* [PROBLEM TO WORK ON]: Nothing may be dropped or altered: reproduce all the data.
:: DATA ::
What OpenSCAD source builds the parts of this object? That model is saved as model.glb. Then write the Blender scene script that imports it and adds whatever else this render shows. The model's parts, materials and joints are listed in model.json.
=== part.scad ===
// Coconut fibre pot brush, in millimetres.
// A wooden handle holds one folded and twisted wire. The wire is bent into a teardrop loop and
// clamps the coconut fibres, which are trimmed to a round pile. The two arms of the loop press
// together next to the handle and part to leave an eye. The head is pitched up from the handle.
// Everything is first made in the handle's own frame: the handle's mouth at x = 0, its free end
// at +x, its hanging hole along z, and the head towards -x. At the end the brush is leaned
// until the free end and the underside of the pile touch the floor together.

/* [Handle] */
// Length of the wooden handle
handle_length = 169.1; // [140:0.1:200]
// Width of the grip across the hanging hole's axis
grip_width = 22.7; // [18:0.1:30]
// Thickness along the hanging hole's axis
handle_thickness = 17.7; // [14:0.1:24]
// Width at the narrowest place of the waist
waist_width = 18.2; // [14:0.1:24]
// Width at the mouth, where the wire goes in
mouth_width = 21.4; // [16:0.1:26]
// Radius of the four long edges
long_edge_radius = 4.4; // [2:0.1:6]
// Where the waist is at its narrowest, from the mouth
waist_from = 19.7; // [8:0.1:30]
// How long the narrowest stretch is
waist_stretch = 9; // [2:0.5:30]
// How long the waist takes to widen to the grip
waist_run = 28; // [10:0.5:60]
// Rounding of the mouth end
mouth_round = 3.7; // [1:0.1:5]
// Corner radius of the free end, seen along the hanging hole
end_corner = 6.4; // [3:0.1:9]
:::
* [SOLUTION TO THIS TASK]:
What OpenSCAD source builds the parts of this object? That model is saved as model.glb. Then write the Blender scene script that imports it and adds whatever else this render shows. The model's parts, materials and joints are listed in model.json.
=== part.scad ===
// Coconut fibre pot brush, in millimetres.
// A wooden handle holds one folded and twisted wire. The wire is bent into a teardrop loop and
// clamps the coconut fibres, which are trimmed to a round pile. The two arms of the loop press
// together next to the handle and part to leave an eye. The head is pitched up from the handle.
// Everything is first made in the handle's own frame: the handle's mouth at x = 0, its free end
// at +x, its hanging hole along z, and the head towards -x. At the end the brush is leaned
// until the free end and the underside of the pile touch the floor together.

/* [Handle] */
// Length of the wooden handle
handle_length = 169.1; // [140:0.1:200]
// Width of the grip across the hanging hole's axis
grip_width = 22.7; // [18:0.1:30]
// Thickness along the hanging hole's axis
handle_thickness = 17.7; // [14:0.1:24]
// Width at the narrowest place of the waist
waist_width = 18.2; // [14:0.1:24]
// Width at the mouth, where the wire goes in
mouth_width = 21.4; // [16:0.1:26]
// Radius of the four long edges
long_edge_radius = 4.4; // [2:0.1:6]
// Where the waist is at its narrowest, from the mouth
waist_from = 19.7; // [8:0.1:30]
// How long the narrowest stretch is
waist_stretch = 9; // [2:0.5:30]
// How long the waist takes to widen to the grip
waist_run = 28; // [10:0.5:60]
// Rounding of the mouth end
mouth_round = 3.7; // [1:0.1:5]
// Corner radius of the free end, seen along the hanging hole
end_corner = 6.4; // [3:0.1:9]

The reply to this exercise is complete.